Covers the following:

• csrng_commands vs clen, flags, glen
  • sw, auto_req_mode commands (boot_req_mode cmds have no additional data)
• ready deasserts during command Crosses between above coverpoints

Covers that all edn configuration options have been tested. Individual config settings that will be covered include:

• boot_req_mode
• auto_req_mode
• sw_mode (neither boot_req_mode/auto_req_mode)
• num_endpoints
• num_boot_reqs Cross between num_endpoints and mode.

Covers none/some/all endpoints requesting

Covers that all fatal errors, all fifo errors and all error codes of edn have been tested. Individual config settings that will be covered include:

• which_fatal_err (0 to 4), 5 possible fatal errors including rescmd, gencmd fifo error, ack_sm_err, main_sm_err and cntr_err
• which_fifo (0 to 1), 2 differnt fifos, rescmd fifo and gencmd fifo
• which_err_code (0 to 15), 8 ERR_CODE errors, plus 8 ERR_CODE_TEST bits test
• which_fifo_err (0 to 2), fifo write/read/state errors
• which_invalid_mubi (0 to 3), 4 possible invalid mubi4 value fields

Cover each lockable reg field with these 2 cases:

• When regwen = 1, a different value is written to the lockable CSR field, and a read occurs after that.
• When regwen = 0, a different value is written to the lockable CSR field, and a read occurs after that.

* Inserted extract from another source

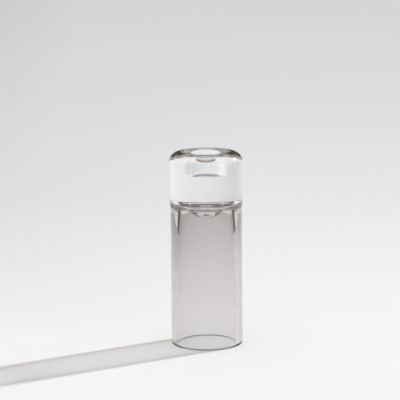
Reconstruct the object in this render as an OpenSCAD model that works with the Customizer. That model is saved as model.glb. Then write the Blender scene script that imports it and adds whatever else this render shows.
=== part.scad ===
// Reversible glass cylinder vase.
// A thick clear glass block, with a taper-candle pocket in its top, is fused
// to the crown of a smoked glass cylinder and closes it; a rounded drop of the
// clear glass hangs into the cavity. The smoked cylinder is open at its other
// end. It stands on its open rim as a candle holder, and turned over
// on the clear block it is a vase. Millimetres, +Z up, origin at the centre
// of the open rim's plane.

/* [Overall] */
// Overall height, from the open rim to the top of the clear block
total_h = 160; // [150:1:190]

/* [Clear glass block] */
// Diameter of the clear block
block_d = 60; // [59:0.5:66]
// Height of the clear block above the crown of the smoked cylinder
block_h = 42.5; // [38:0.5:50]
// Radius of the fire-polished shoulder round the top face
shoulder_r = 6.5; // [3:0.5:10]
// Width of the clear skirt's lower edge, where it wraps the crown of the smoked cylinder
skirt_edge = 0.2; // [0.1:0.05:0.4]
// Height above the crown at which the skirt's taper meets the full diameter
skirt_rise = 4; // [2:0.5:8]
// Depth of the cavity's ceiling inside the block, above the crown of the smoked cylinder
ceiling_rise = 0.7; // [0.3:0.1:1.5]
// Radius of the rounded drop of glass that hangs from the ceiling
drop_r = 15; // [10:0.5:17]
// Depth by which the drop hangs below the ceiling
drop_depth = 11.7; // [6:0.1:13]
// Radius of the fillet between the drop and the ceiling
drop_fillet_r = 2; // [0.5:0.25:2]

/* [Candle pocket] */
// Diameter of the pocket, a clearance fit for a 22 mm taper candle
pocket_d = 23; // [21:0.5:26]
// Depth of the pocket
pocket_depth = 18; // [14:0.5:24]
// Radius of the polished lip at the pocket's mouth
pocket_lip_r = 1.5; // [0.5:0.25:2.5]
// Radius in the corner between the pocket's wall and its floor
pocket_floor_r = 1.5; // [0.5:0.25:3]

/* [Smoked glass cylinder] */
// Outside diameter of the smoked cylinder
tube_d = 58.6; // [57:0.2:58.8]
// Radius of the crown's outer corner, buried in the clear skirt
crown_r = 6; // [3:0.5:6]
// Inside diameter of the straight lower part of the cavity
cavity_d = 48.4; // [46:0.2:50]
// Inside diameter at the top of the wall, where the ceiling's fillet begins
cavity_top_d = 41.6; // [40:0.2:46]
// Radius of the fillet between the wall and the ceiling
cavity_fillet_r = 3.5; // [2:0.25:4]
// Height of the straight lower part of the cavity
straight_h = 58; // [40:1:70]
// Radius of the polished edges of the open rim
rim_r = 1.4; // [0.6:0.1:1.8]

/* [Hidden] */
$fn = 128;
eps = 0.5;                                  // length by which a cutter passes the face it opens
block_r = block_d / 2;
tube_r = tube_d / 2;
pocket_r = pocket_d / 2;
crown_z = total_h - block_h;                // top of the smoked cylinder
skirt_z = crown_z - crown_r;                // lower edge of the clear skirt
pocket_z = total_h - pocket_depth;          // floor of the pocket
ceiling_z = crown_z + ceiling_rise;         // ceiling of the cavity
drop_z = ceiling_z - drop_depth + drop_r;   // centre of the drop's curve
drop_fillet_x = sqrt(pow(drop_r + drop_fillet_r, 2) - pow(drop_z - ceiling_z + drop_fillet_r, 2));
cav_r = cavity_d / 2;
cav_top_r = cavity_top_d / 2;
fillet_z = ceiling_z - cavity_fillet_r;     // height at which the ceiling's fillet meets the wall
taper_n = 12;                               // cone bands that make up the curved taper

// Radius of the cavity's wall at height z: straight below, then a smooth taper up to the fillet
function cavity_r(z) =
    z <= straight_h ? cav_r :
    let (t = (z - straight_h) / (fillet_z - straight_h))
    cav_r - (cav_r - cav_top_r) * (1 - cos(90 * t));

// A rectangle from the axis to radius r, from z0 to z1, with its upper outer corner rounded
module round_topped(r, z0, z1, corner) {
    translate([0, z0]) square([r - corner, z1 - z0]);
    translate([0, z0]) square([r, z1 - z0 - corner]);
    translate([r - corner, z1 - corner]) circle(corner);
}

// The corner left between a rounded edge of radius r and the square corner at [x, z].
// sx and sz give the side on which the solid lies.
module corner_cut(x, z, r, sx, sz) {
    difference() {
        translate([min(x, x + sx * r), min(z, z + sz * r)]) square(r);
        translate([x + sx * r, z + sz * r]) circle(r);
    }
}

// Half outline of the smoked cylinder's outside
module crown_outline() {
    difference() {
        round_topped(tube_r, 0, crown_z, crown_r);
        corner_cut(tube_r, 0, rim_r, -1, 1);
    }
}

// Half outline of the cavity without the drop, open below the rim
module cavity_outline() {
    polygon(concat(
        [[0, -eps], [cav_r, -eps], [cav_r, straight_h]],
        [for (i = [1:taper_n]) let (z = straight_h + (fillet_z - straight_h) * i / taper_n) [cavity_r(z), z]],
        [[0, fillet_z]]));
    translate([0, fillet_z - 0.001]) square([cav_top_r - cavity_fillet_r, cavity_fillet_r + 0.001]);
    intersection() {
        translate([cav_top_r - cavity_fillet_r, fillet_z]) circle(cavity_fillet_r);
        translate([0, fillet_z - 0.001]) square([cav_top_r, cavity_fillet_r + 1]);
    }
    corner_cut(cav_r, 0, rim_r, 1, 1);
}

// Half outline of the candle pocket, open above the top face
module pocket_outline() {
    translate([0, pocket_z]) square([pocket_r - pocket_floor_r, pocket_depth + eps]);
    translate([0, pocket_z + pocket_floor_r]) square([pocket_r, pocket_depth - pocket_floor_r + eps]);
    translate([pocket_r - pocket_floor_r, pocket_z + pocket_floor_r]) circle(pocket_floor_r);
    corner_cut(pocket_r, total_h, pocket_lip_r, 1, -1);
}

// Half outline of the rounded drop, with the fillet that blends it into the ceiling
module drop_outline() {
    intersection() {
        translate([0, drop_z]) circle(drop_r);
        translate([0, drop_z - drop_r - 1]) square([drop_r + 1, drop_r + 1]);
    }
    difference() {
        polygon([[0, drop_z], [drop_fillet_x, ceiling_z - drop_fillet_r], [drop_fillet_x, drop_z]]);
        translate([drop_fillet_x, ceiling_z - drop_fillet_r]) circle(drop_fillet_r);
    }
}

// Solid clear block: rounded shoulder, candle pocket, an underside that cups the
// smoked crown, the cavity's ceiling and its drop
module clear_glass_block() {
    color([0.93, 0.95, 0.95, 0.45])
    rotate_extrude()
    union() {
        difference() {
            union() {
                polygon([
                    [0, skirt_z], [tube_r + skirt_edge, skirt_z],
                    [block_r, crown_z + skirt_rise], [0, crown_z + skirt_rise]]);
                round_topped(block_r, crown_z + skirt_rise, total_h, shoulder_r);
            }
            crown_outline();
            cavity_outline();
            pocket_outline();
        }
        drop_outline();
    }
}

// Smoked cylinder: rounded open crown, tapering cavity, open polished rim
module smoked_glass_cylinder() {
    color([0.52, 0.48, 0.46, 0.55])
    rotate_extrude()
    difference() {
        crown_outline();
        cavity_outline();
    }
}

clear_glass_block();
smoked_glass_cylinder();
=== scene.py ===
import math

import bmesh
import bpy
from mathutils import Matrix, Vector


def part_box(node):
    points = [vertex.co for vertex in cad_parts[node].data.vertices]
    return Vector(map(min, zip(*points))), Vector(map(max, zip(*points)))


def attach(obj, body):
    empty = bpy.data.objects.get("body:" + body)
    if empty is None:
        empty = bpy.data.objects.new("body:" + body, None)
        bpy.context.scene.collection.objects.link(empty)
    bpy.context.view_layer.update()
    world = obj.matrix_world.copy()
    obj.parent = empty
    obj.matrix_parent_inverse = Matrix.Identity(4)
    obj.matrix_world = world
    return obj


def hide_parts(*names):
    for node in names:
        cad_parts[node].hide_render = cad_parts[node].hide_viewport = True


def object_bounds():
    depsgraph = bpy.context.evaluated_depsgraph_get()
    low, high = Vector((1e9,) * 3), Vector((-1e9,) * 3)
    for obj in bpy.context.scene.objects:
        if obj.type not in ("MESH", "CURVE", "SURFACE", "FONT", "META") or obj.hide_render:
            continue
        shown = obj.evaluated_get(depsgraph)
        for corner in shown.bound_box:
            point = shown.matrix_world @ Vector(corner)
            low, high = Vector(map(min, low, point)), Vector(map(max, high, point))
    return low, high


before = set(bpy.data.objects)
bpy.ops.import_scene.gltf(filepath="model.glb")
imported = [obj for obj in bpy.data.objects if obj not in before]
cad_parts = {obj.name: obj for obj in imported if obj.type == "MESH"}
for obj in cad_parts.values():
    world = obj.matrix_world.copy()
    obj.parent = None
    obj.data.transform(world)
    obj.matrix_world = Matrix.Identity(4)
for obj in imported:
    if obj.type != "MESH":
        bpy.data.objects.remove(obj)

CAD_LO, CAD_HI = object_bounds()
block_lo, block_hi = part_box("clear_glass_block")
tube_lo, tube_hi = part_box("smoked_glass_cylinder")

scene = bpy.context.scene
scene.view_settings.view_transform = "Standard"
scene.view_settings.look = "None"
scene.cycles.max_bounces = 32
scene.cycles.transmission_bounces = 28
scene.cycles.glossy_bounces = 20
scene.cycles.diffuse_bounces = 4
scene.cycles.transparent_max_bounces = 48
scene.cycles.use_denoising = True

MM = 0.001
SEG = 256

# ---------------------------------------------------------------- outlines
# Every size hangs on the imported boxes; lengths in metres, (radius, height).
R = block_hi.x                      # clear block
RT = tube_hi.x                      # smoked cylinder
TOP = block_hi.z
CROWN = tube_hi.z                   # top of the smoked cylinder
DROP = block_lo.z                   # lowest point of the clear drop
CROWN_R = 6.0 * MM
SHOULDER = 6.5 * MM
POCKET_R = 11.5 * MM
POCKET_Z = TOP - 18.0 * MM
LIP = 1.5 * MM
FLOOR_R = 1.5 * MM
CEILING = CROWN + 0.7 * MM
DROP_R = 15.0 * MM
DROP_FILLET = 2.0 * MM
CAV_R = 24.2 * MM
CAV_TOP = 20.8 * MM
CAV_FILLET = 3.5 * MM
STRAIGHT = 58.0 * MM
RIM = 1.4 * MM
SKIRT = CROWN - CROWN_R
BLEND_TOP = CROWN + 4.0 * MM        # the outer wall reaches the block's full width here
GAP = 0.02 * MM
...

This is only applicable if the block contains regwen and locakable CSRs.

Cover the following error cases on TL-UL bus:

• TL-UL protocol error cases.
• OpenTitan defined error cases, refer to testpoint tl_d_illegal_access.

Cover all kinds of integrity errors (command, data or both) and cover number of error bits on each integrity check.

Cover the kinds of integrity errors with byte enabled write on memory if applicable: Some memories store the integrity values. When there is a subword write, design re-calculate the integrity with full word data and update integrity in the memory. This coverage ensures that memory byte write has been issued and the related design logic has been verfied.